• _Task to carry out_: Below is the data. Give it again, complete and exact.

• _Listed records_:
* * * * * * *

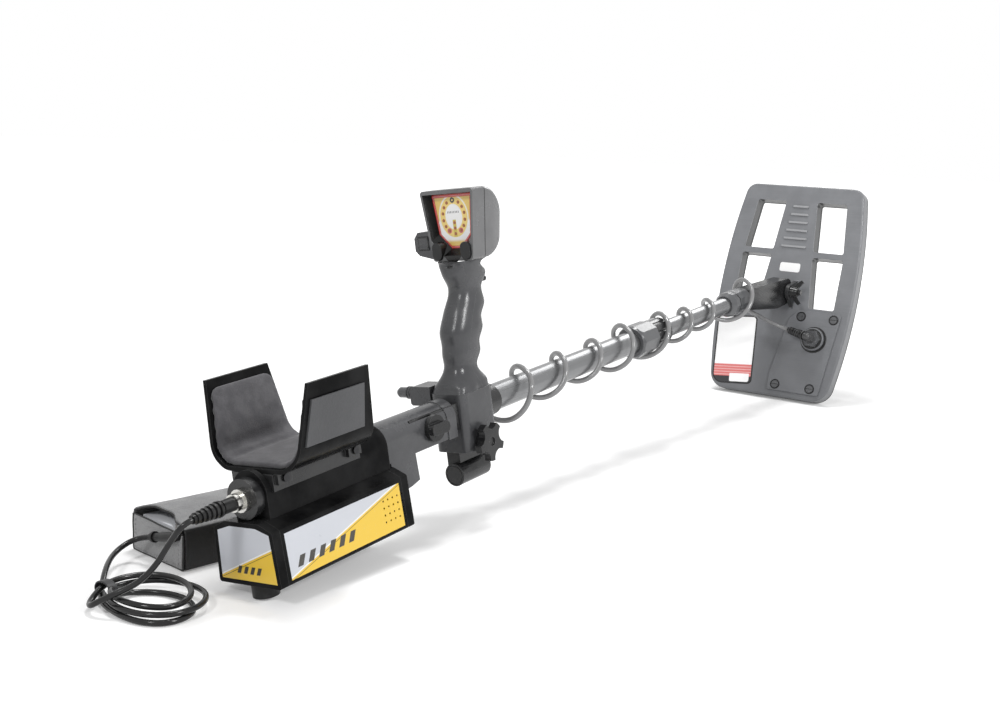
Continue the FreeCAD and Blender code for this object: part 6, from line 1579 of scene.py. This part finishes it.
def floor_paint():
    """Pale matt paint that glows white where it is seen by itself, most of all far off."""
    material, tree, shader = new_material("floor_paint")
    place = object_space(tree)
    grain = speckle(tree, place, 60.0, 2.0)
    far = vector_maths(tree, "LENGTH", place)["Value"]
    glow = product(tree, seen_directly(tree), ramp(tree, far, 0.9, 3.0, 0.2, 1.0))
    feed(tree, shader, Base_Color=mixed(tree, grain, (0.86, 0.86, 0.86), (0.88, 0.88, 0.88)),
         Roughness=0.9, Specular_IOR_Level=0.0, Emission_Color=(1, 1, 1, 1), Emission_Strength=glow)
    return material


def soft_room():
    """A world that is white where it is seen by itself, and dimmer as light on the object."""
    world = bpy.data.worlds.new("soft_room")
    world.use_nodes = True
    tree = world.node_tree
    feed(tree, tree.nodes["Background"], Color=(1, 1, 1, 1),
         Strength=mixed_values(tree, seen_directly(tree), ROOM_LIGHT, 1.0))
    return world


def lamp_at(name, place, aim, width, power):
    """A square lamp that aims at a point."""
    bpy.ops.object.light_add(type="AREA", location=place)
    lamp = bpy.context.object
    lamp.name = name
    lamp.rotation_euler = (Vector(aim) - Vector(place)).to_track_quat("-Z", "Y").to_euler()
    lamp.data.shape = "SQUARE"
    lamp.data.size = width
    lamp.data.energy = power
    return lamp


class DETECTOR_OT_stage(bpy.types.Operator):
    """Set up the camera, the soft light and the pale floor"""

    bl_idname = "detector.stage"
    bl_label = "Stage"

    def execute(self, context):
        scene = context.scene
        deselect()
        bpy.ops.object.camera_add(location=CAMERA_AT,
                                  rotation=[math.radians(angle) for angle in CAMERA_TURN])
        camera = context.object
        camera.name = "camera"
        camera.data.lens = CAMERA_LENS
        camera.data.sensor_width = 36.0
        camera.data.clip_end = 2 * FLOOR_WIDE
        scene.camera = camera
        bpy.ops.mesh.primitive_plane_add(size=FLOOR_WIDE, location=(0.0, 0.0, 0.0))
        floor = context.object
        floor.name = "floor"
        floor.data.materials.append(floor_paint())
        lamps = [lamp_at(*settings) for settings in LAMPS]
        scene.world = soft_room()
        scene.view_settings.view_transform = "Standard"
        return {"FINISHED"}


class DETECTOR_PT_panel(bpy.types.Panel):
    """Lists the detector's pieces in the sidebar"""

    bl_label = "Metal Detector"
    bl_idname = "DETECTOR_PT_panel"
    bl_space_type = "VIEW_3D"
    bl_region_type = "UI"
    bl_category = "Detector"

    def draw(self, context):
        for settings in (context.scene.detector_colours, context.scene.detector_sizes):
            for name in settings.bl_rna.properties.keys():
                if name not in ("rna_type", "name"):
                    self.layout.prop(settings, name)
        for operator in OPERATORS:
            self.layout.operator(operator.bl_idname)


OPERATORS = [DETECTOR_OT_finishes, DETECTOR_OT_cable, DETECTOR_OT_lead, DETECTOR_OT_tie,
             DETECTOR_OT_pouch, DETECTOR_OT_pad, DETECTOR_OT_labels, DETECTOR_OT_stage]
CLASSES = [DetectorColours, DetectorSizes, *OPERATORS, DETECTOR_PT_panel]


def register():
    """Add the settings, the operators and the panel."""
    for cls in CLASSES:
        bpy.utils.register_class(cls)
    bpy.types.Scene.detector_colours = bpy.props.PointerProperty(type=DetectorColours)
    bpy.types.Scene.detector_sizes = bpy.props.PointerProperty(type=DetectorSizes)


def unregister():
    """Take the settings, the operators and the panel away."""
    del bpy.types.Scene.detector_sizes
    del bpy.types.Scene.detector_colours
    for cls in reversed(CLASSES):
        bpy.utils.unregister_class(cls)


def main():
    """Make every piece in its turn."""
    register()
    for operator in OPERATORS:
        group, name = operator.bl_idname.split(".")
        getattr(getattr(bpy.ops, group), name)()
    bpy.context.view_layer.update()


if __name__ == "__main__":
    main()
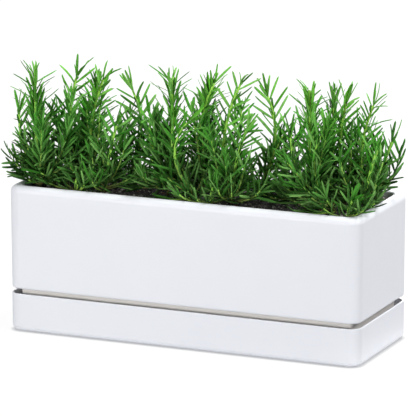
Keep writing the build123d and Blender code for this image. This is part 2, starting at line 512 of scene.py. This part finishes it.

* * * * * * *

• _Correct response_:
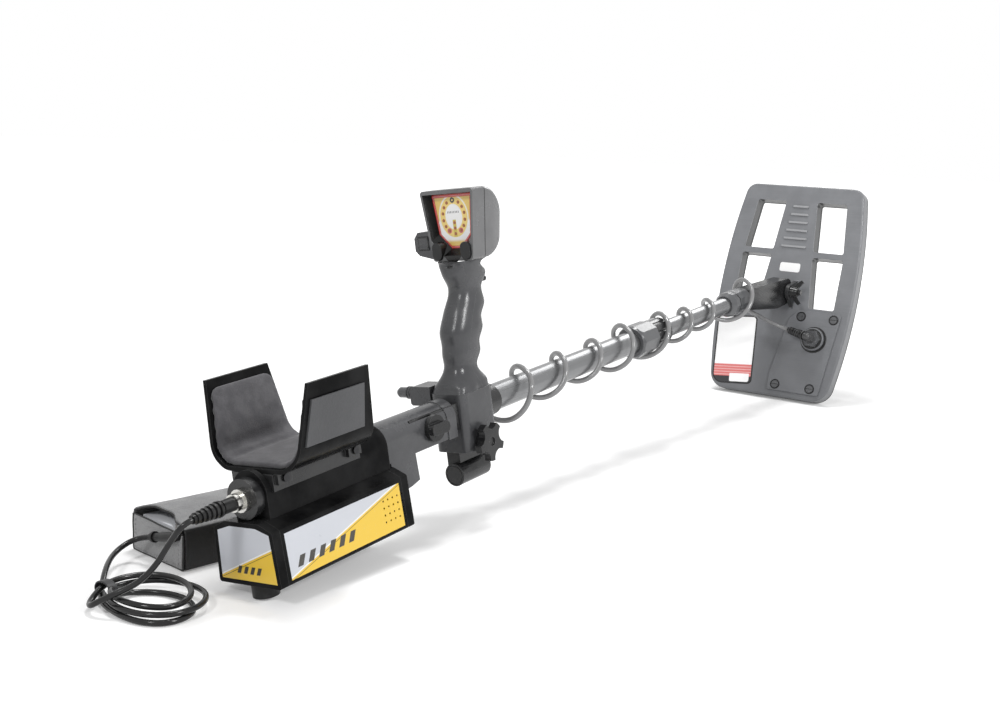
Continue the FreeCAD and Blender code for this object: part 6, from line 1579 of scene.py. This part finishes it.
def floor_paint():
    """Pale matt paint that glows white where it is seen by itself, most of all far off."""
    material, tree, shader = new_material("floor_paint")
    place = object_space(tree)
    grain = speckle(tree, place, 60.0, 2.0)
    far = vector_maths(tree, "LENGTH", place)["Value"]
    glow = product(tree, seen_directly(tree), ramp(tree, far, 0.9, 3.0, 0.2, 1.0))
    feed(tree, shader, Base_Color=mixed(tree, grain, (0.86, 0.86, 0.86), (0.88, 0.88, 0.88)),
         Roughness=0.9, Specular_IOR_Level=0.0, Emission_Color=(1, 1, 1, 1), Emission_Strength=glow)
    return material


def soft_room():
    """A world that is white where it is seen by itself, and dimmer as light on the object."""
    world = bpy.data.worlds.new("soft_room")
    world.use_nodes = True
    tree = world.node_tree
    feed(tree, tree.nodes["Background"], Color=(1, 1, 1, 1),
         Strength=mixed_values(tree, seen_directly(tree), ROOM_LIGHT, 1.0))
    return world


def lamp_at(name, place, aim, width, power):
    """A square lamp that aims at a point."""
    bpy.ops.object.light_add(type="AREA", location=place)
    lamp = bpy.context.object
    lamp.name = name
    lamp.rotation_euler = (Vector(aim) - Vector(place)).to_track_quat("-Z", "Y").to_euler()
    lamp.data.shape = "SQUARE"
    lamp.data.size = width
    lamp.data.energy = power
    return lamp


class DETECTOR_OT_stage(bpy.types.Operator):
    """Set up the camera, the soft light and the pale floor"""

    bl_idname = "detector.stage"
    bl_label = "Stage"

    def execute(self, context):
        scene = context.scene
        deselect()
        bpy.ops.object.camera_add(location=CAMERA_AT,
                                  rotation=[math.radians(angle) for angle in CAMERA_TURN])
        camera = context.object
        camera.name = "camera"
        camera.data.lens = CAMERA_LENS
        camera.data.sensor_width = 36.0
        camera.data.clip_end = 2 * FLOOR_WIDE
        scene.camera = camera
        bpy.ops.mesh.primitive_plane_add(size=FLOOR_WIDE, location=(0.0, 0.0, 0.0))
        floor = context.object
        floor.name = "floor"
        floor.data.materials.append(floor_paint())
        lamps = [lamp_at(*settings) for settings in LAMPS]
        scene.world = soft_room()
        scene.view_settings.view_transform = "Standard"
        return {"FINISHED"}


class DETECTOR_PT_panel(bpy.types.Panel):
    """Lists the detector's pieces in the sidebar"""

    bl_label = "Metal Detector"
    bl_idname = "DETECTOR_PT_panel"
    bl_space_type = "VIEW_3D"
    bl_region_type = "UI"
    bl_category = "Detector"

    def draw(self, context):
        for settings in (context.scene.detector_colours, context.scene.detector_sizes):
            for name in settings.bl_rna.properties.keys():
                if name not in ("rna_type", "name"):
                    self.layout.prop(settings, name)
        for operator in OPERATORS:
            self.layout.operator(operator.bl_idname)


OPERATORS = [DETECTOR_OT_finishes, DETECTOR_OT_cable, DETECTOR_OT_lead, DETECTOR_OT_tie,
             DETECTOR_OT_pouch, DETECTOR_OT_pad, DETECTOR_OT_labels, DETECTOR_OT_stage]
CLASSES = [DetectorColours, DetectorSizes, *OPERATORS, DETECTOR_PT_panel]


def register():
    """Add the settings, the operators and the panel."""
    for cls in CLASSES:
        bpy.utils.register_class(cls)
    bpy.types.Scene.detector_colours = bpy.props.PointerProperty(type=DetectorColours)
    bpy.types.Scene.detector_sizes = bpy.props.PointerProperty(type=DetectorSizes)


def unregister():
    """Take the settings, the operators and the panel away."""
    del bpy.types.Scene.detector_sizes
    del bpy.types.Scene.detector_colours
    for cls in reversed(CLASSES):
        bpy.utils.unregister_class(cls)


def main():
    """Make every piece in its turn."""
    register()
    for operator in OPERATORS:
        group, name = operator.bl_idname.split(".")
        getattr(getattr(bpy.ops, group), name)()
    bpy.context.view_layer.update()


if __name__ == "__main__":
    main()
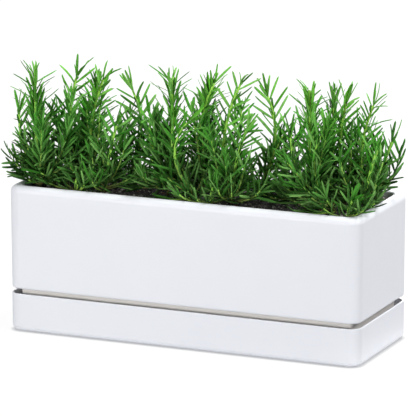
Keep writing the build123d and Blender code for this image. This is part 2, starting at line 512 of scene.py. This part finishes it.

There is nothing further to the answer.